L'installazione multimediale "Landscape Marble" di Ramilson Noronha (Ponte Nova, 1977) trasforma immagini satellitari in marmi artificiali. Queste pietre artificiali sono generate a partire dall'immagine aerea di luoghi reali del globo terrestre, come il Rincon de los Sauces in Argentina, Carnaíba do Sertão nel Brasile, alcune zone dell'Africa, della Mongolia, di Venezia, degli Stati Uniti o del Medio Oriente. L'immagine di ogni luogo da origine a una particolare pietra artificiale, la quale insieme ad altre, mediante proiezioni video o stampe su lastre di polipropilene, risulta avere una somiglianza con antiche lastre di marmo. "Landscape Marble" può essere visto come un modo per riportare alla materialità qualcosa che si manifesta digitalmente, anche in modo impalpabile, se consideriamo la dimensione astratta di un territorio visto dall'alto, date le vaste dimensioni geografiche. Il lavoro stabilisce una relazione tra materialità e immaterialità, costruendo dialoghi tra il territorio, le sue rappresentazioni e le diverse precedenti esperienze di artisti come Richard Serra, Gordon Matta-Clark, e Walter de Maria.

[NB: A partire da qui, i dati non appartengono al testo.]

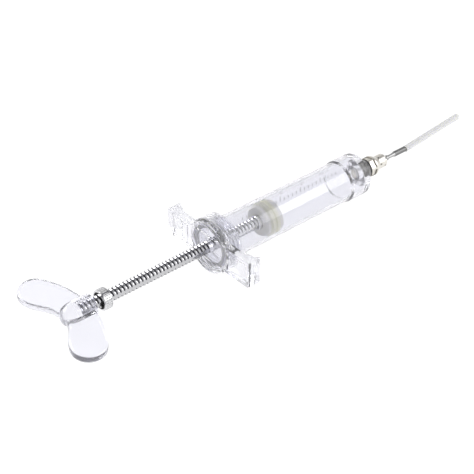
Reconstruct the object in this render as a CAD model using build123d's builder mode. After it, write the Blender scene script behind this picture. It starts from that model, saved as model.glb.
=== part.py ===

Alcune opere di Pietro Pirelli (Roma, 1954) creano il suono toccando la luce, dando vita a note installazioni / performance multisensoriali come l’"Arpa di Luce", realizzata con Gianpietro Grossi. In altre sue opere è invece il suono a modulare la luce, come nel caso degli “Idrofoni”. Nella mostra, l'artista, musicista e performer oltre a esporre due "Idrofanie" in forma di light box, propone l’"Idrofono", strumento da lui inventato per suonare l’acqua e visualizzarne il moto ondoso in proiezioni di luce. L’"Idrofono” di Pirelli è infatti un dispositivo in plexiglass e fili d'acciaio che, trasmettendo le vibrazioni del suono a un sottile strato d'acqua, produce onde. Quando esse vengono attraversate da una banda luminosa, la luce ne viene rifratta creando una varietà di immagini in movimento. Nelle "Idrofanie" invece il suono si manifesta in forma statica, grazie agli scatti fotografici realizzati in collaborazione con Eugenio Manghi. Ciascuna di queste opere è il risultato di un processo che attraversa diverse fasi: produrre suono, muovere l'acqua, generare forme in divenire, congelarne un brevissimo istante in una sorta di scultura di luce.
"Pur offrendo sempre una percezione del divenire, il tempo oggettivo del flusso musicale si trasforma così in una istante sonico, che consente all’osservatore di osservare un suono secondo una propria temporalità percettiva." Pietro Pirelli
Nel contesto del Fuorisalone 2019 la mostra viene presentata, a cura dell’arch. Isa Helena Tibúrcio (PhD Design Polimi), nel Distretto 5Vie parallelamente al Salone del Mobile.